What is asked: Output the lines below exactly, please, from the first line until the line with "FRAME_BODY, (), PLATE_CREASE)", counting both.

━━━━━━━━

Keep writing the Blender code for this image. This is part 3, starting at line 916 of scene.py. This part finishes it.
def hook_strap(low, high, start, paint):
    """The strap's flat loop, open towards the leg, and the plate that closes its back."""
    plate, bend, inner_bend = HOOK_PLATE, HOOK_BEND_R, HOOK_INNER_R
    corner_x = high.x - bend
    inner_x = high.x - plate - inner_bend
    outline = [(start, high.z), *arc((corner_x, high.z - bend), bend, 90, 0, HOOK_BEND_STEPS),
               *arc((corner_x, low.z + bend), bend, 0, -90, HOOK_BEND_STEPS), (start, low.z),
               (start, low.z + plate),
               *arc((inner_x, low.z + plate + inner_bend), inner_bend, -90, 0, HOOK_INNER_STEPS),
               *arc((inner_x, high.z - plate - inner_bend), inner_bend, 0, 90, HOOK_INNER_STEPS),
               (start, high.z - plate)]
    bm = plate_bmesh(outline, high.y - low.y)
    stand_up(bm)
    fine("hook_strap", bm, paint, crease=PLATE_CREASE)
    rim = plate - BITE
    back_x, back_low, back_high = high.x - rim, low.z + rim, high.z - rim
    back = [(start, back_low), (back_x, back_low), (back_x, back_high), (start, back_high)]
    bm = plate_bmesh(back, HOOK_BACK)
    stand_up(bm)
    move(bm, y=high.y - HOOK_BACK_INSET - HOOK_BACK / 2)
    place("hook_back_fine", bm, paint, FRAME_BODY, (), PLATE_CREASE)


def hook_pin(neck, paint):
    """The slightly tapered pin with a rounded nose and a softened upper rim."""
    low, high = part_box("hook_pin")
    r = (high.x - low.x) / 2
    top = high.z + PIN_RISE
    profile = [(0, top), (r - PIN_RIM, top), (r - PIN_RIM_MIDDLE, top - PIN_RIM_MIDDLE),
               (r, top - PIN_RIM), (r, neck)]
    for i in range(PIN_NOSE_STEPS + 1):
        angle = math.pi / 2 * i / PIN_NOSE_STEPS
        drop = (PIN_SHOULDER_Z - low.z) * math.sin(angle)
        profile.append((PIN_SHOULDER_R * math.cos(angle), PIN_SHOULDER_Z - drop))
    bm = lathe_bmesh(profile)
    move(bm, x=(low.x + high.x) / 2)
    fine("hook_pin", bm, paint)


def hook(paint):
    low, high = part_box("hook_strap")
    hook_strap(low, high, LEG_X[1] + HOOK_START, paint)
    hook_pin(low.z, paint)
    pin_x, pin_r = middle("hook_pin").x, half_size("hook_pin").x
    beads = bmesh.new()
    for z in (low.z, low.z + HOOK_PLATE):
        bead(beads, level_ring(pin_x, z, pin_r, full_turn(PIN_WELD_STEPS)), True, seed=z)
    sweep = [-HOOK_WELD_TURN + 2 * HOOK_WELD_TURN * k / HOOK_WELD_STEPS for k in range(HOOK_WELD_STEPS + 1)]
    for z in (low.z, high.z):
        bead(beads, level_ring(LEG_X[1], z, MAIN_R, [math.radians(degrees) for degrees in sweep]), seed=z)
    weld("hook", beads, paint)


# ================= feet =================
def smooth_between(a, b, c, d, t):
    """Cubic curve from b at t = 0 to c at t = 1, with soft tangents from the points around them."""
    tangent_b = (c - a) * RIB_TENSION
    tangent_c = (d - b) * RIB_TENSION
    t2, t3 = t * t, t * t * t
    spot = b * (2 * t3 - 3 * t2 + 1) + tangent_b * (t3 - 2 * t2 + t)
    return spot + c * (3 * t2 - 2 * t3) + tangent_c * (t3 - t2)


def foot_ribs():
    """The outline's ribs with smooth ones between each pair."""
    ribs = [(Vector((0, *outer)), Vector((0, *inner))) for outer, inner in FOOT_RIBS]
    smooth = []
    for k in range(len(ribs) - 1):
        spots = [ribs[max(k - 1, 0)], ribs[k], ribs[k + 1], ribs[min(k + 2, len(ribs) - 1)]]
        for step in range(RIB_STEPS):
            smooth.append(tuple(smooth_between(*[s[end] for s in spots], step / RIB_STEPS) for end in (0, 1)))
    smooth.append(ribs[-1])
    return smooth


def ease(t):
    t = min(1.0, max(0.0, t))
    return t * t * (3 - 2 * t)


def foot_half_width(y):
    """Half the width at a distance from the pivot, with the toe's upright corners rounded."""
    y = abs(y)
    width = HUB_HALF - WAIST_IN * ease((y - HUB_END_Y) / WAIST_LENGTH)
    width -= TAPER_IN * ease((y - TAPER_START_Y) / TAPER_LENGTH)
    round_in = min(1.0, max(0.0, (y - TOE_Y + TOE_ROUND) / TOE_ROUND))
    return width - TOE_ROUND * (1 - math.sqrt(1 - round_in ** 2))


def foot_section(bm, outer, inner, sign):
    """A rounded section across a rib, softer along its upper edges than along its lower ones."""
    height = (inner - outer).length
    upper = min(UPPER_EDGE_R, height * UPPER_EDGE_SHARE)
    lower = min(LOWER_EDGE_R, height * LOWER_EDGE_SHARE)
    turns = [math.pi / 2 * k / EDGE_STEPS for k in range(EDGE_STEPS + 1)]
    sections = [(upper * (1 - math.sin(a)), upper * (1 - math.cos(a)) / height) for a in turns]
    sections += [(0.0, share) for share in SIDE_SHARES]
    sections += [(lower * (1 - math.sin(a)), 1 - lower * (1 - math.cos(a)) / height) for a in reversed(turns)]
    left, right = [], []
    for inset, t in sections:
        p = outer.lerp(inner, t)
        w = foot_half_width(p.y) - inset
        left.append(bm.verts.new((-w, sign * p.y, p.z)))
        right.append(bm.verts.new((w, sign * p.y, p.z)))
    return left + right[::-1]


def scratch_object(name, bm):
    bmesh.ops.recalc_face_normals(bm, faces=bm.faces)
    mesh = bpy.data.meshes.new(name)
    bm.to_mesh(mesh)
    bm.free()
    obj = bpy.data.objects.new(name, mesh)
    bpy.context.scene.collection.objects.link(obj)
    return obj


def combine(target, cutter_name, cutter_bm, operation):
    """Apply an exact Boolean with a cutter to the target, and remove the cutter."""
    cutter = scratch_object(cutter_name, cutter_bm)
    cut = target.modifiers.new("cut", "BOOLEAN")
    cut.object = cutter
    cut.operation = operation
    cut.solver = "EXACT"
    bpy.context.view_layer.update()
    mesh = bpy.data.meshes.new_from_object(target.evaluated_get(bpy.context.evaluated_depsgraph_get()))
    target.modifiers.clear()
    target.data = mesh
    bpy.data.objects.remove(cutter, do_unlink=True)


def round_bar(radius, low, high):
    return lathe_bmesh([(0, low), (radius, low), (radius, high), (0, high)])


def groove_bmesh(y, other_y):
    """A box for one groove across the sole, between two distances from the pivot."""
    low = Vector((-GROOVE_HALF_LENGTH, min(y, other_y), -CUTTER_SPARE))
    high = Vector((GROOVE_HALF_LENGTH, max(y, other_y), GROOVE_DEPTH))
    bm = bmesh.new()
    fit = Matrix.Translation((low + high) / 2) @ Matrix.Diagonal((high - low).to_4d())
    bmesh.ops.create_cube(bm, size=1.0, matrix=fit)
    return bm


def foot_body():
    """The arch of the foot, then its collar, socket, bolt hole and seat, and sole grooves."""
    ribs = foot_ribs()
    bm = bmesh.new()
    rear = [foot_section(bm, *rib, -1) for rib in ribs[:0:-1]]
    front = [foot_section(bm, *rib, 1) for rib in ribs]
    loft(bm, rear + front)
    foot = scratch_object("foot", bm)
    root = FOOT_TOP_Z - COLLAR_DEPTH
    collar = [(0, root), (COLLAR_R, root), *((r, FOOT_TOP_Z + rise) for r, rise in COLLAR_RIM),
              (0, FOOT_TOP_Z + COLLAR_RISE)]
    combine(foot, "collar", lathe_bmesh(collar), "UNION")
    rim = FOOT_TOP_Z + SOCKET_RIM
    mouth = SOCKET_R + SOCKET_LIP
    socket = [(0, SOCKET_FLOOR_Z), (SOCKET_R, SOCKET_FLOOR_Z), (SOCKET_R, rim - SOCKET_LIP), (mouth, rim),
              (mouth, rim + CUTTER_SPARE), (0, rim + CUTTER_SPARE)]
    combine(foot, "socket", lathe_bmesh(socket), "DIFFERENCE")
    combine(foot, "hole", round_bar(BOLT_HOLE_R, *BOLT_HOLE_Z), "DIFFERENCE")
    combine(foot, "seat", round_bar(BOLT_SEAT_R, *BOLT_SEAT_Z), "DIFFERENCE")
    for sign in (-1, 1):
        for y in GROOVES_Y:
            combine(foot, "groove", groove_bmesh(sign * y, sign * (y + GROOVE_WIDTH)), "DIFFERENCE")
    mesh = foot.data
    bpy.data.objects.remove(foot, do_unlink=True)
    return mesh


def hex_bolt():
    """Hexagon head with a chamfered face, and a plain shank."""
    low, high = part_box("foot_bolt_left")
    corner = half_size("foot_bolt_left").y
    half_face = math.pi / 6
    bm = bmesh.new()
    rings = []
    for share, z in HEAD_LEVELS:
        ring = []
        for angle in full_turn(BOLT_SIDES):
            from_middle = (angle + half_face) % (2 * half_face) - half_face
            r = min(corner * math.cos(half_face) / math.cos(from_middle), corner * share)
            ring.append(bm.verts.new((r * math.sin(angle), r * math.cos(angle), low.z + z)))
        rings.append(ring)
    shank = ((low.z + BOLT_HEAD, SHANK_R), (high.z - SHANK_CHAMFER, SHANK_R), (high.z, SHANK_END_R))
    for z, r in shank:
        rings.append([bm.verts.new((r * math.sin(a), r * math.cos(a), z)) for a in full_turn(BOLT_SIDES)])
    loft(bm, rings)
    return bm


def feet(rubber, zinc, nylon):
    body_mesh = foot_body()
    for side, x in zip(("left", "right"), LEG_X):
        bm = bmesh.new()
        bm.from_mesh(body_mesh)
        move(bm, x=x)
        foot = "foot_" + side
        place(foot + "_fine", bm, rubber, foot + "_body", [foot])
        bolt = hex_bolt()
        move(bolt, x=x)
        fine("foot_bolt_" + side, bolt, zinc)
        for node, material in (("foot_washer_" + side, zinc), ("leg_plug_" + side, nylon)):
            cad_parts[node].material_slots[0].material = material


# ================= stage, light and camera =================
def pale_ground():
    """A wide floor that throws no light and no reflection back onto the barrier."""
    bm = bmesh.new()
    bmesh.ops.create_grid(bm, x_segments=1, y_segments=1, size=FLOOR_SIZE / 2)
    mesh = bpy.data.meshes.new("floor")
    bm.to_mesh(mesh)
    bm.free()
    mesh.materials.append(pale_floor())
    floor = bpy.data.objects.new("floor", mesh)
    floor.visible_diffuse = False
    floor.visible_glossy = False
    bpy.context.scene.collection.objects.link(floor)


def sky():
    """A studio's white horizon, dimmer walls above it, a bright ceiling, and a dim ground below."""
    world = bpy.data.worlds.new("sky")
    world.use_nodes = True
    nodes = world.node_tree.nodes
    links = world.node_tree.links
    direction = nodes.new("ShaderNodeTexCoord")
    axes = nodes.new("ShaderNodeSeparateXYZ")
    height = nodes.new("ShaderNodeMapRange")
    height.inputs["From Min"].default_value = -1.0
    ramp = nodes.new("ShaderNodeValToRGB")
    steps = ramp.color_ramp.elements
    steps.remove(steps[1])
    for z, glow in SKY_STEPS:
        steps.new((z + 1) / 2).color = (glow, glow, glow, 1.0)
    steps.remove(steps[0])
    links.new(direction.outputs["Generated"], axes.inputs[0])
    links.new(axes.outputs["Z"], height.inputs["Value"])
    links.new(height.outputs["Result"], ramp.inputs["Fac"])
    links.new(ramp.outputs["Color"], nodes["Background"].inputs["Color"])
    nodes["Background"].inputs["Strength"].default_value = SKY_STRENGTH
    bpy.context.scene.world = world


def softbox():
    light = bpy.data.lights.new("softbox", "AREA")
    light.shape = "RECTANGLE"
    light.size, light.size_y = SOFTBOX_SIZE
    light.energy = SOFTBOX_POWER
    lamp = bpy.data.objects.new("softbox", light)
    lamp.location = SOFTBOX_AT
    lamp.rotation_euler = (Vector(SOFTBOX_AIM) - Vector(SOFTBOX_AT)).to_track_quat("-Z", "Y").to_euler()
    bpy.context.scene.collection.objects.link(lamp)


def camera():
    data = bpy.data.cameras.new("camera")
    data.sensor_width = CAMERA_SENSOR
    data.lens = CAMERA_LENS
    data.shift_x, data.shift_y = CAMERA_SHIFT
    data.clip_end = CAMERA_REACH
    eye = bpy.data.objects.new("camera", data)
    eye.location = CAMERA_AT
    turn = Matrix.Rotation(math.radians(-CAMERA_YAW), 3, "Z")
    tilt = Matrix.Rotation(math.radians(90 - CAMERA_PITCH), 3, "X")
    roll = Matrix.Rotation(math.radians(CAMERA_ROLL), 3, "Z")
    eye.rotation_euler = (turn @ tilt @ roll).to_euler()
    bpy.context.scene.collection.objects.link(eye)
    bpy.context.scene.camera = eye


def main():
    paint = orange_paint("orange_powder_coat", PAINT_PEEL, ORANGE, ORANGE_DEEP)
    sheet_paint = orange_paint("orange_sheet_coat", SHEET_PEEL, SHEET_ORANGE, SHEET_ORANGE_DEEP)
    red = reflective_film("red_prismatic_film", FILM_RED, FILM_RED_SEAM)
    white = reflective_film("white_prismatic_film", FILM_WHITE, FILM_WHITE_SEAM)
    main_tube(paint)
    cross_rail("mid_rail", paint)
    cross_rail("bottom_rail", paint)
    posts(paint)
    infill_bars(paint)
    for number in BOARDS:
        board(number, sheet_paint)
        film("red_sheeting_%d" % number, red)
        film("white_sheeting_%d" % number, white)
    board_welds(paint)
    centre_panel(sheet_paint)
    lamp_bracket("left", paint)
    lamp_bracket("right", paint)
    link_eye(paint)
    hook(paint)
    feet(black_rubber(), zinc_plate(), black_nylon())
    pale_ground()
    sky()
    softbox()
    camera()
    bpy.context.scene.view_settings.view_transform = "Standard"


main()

━━━━━━━━

Answer to the exercise:
Keep writing the Blender code for this image. This is part 3, starting at line 916 of scene.py. This part finishes it.
def hook_strap(low, high, start, paint):
    """The strap's flat loop, open towards the leg, and the plate that closes its back."""
    plate, bend, inner_bend = HOOK_PLATE, HOOK_BEND_R, HOOK_INNER_R
    corner_x = high.x - bend
    inner_x = high.x - plate - inner_bend
    outline = [(start, high.z), *arc((corner_x, high.z - bend), bend, 90, 0, HOOK_BEND_STEPS),
               *arc((corner_x, low.z + bend), bend, 0, -90, HOOK_BEND_STEPS), (start, low.z),
               (start, low.z + plate),
               *arc((inner_x, low.z + plate + inner_bend), inner_bend, -90, 0, HOOK_INNER_STEPS),
               *arc((inner_x, high.z - plate - inner_bend), inner_bend, 0, 90, HOOK_INNER_STEPS),
               (start, high.z - plate)]
    bm = plate_bmesh(outline, high.y - low.y)
    stand_up(bm)
    fine("hook_strap", bm, paint, crease=PLATE_CREASE)
    rim = plate - BITE
    back_x, back_low, back_high = high.x - rim, low.z + rim, high.z - rim
    back = [(start, back_low), (back_x, back_low), (back_x, back_high), (start, back_high)]
    bm = plate_bmesh(back, HOOK_BACK)
    stand_up(bm)
    move(bm, y=high.y - HOOK_BACK_INSET - HOOK_BACK / 2)
    place("hook_back_fine", bm, paint, FRAME_BODY, (), PLATE_CREASE)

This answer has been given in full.